Ortega y Murillo se reconciliaron con la Iglesia católica y –tras 25 años viviendo juntos– el cardenal de Managua y antiguo archienemigo de la pareja, Miguel Obando y Bravo, los casó. Milagrosamente, pasaron de ser peligrosos ateos a fervientes cristianos de la noche a la mañana. La ilusión funcionó. Ganó las elecciones.

Mujer trabajadora y determinada, con una fe casi supersticiosa en su misión como salvadora del pueblo, Murillo ha tenido un papel clave en el fortalecimiento de la continuidad de Ortega en el poder. Defendió a su marido incluso cuando la hija que el presidente tenía de su primer matrimonio acusó a Ortega de abusar de ella sexualmente. Su lealtad le dio sus frutos y le granjeó mucho poder.

Mientras tanto, Ortega se puso a ejercer un control absoluto sobre las instituciones estatales como la Junta Electoral, el Tribunal Supremo, la Asamblea Nacional, el Ejército y la Policía. Después reformó la Constitución para permitir reelecciones indefinidas. Más recientemente, en un tiro de gracia para cualquier apariencia de democracia, eliminó la representación legal de la única fuerza de oposición capaz de desafiarlo en las elecciones de 2016 y se la otorgó a aduladores que le garantizaban el cumplimiento de sus órdenes.

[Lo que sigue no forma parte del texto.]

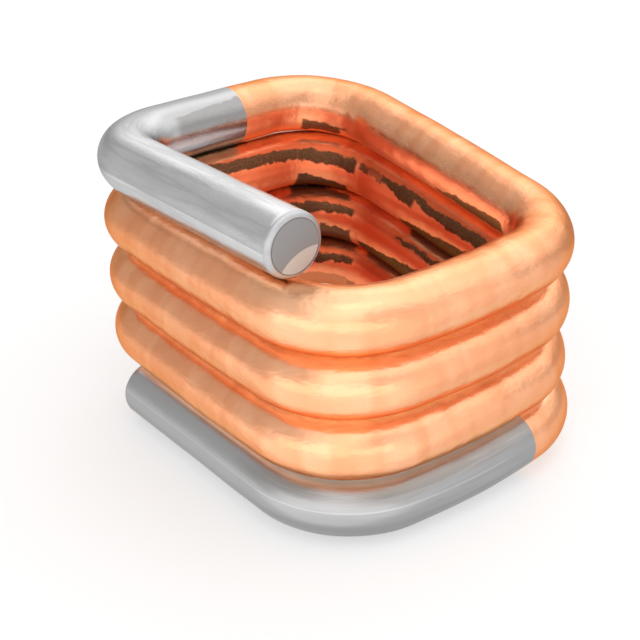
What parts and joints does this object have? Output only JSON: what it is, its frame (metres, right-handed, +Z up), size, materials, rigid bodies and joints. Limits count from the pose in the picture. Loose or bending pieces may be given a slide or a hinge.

Ortega ya había anunciado en un discurso que no aceptaría observadores internacionales en las elecciones del 6 de noviembre. “Sinvergüenzas”, los llamó, “deberían observar a sus gobiernos, no a nosotros”.

En esa época, Murillo empezó a visibilizarse más en su propaganda política. Mientras que Ortega no ha dado una sola rueda de prensa a los medios nacionales desde 2007, Murillo se dirige al pueblo todos los días a mediodía en la radio y la televisión, y ahí exalta la naturaleza cristiana, socialista y solidaria del modelo político de la pareja. A principios de este mes, Ortega nombró a su candidata a la vicepresidencia: Rosario Murillo.

Estados Unidos y la Unión Europea han expresado sus preocupaciones, pero Ortega tiene lista su retórica anti-imperialista y parece deleitarse en la perspectiva de otra ronda de desafíos. Para él, esta es la segunda vuelta de la revolución sandinista.

Hasta el momento, el pueblo nicaragüense ha tenido un papel bastante pasivo. Ortega y Murillo han usado miles de millones de Venezuela para dar bonus a los empleados públicos y a los agricultores, distribuir materiales para construir techos en los barrios pobres y financiar una amplia variedad de programas sociales. Asustados por la posibilidad de otra lucha sangrienta, los nicaragüenses han optado por conseguir lo que puedan y guardarse sus opiniones para ellos.

Somoza tuvo dos hijos para continuar con su dinastía. Ortega y Murillo tienen cinco hijos y dos hijas.

Aunque puede que se sientan muy fuertes, hemos visto esto antes. Nada es para siempre.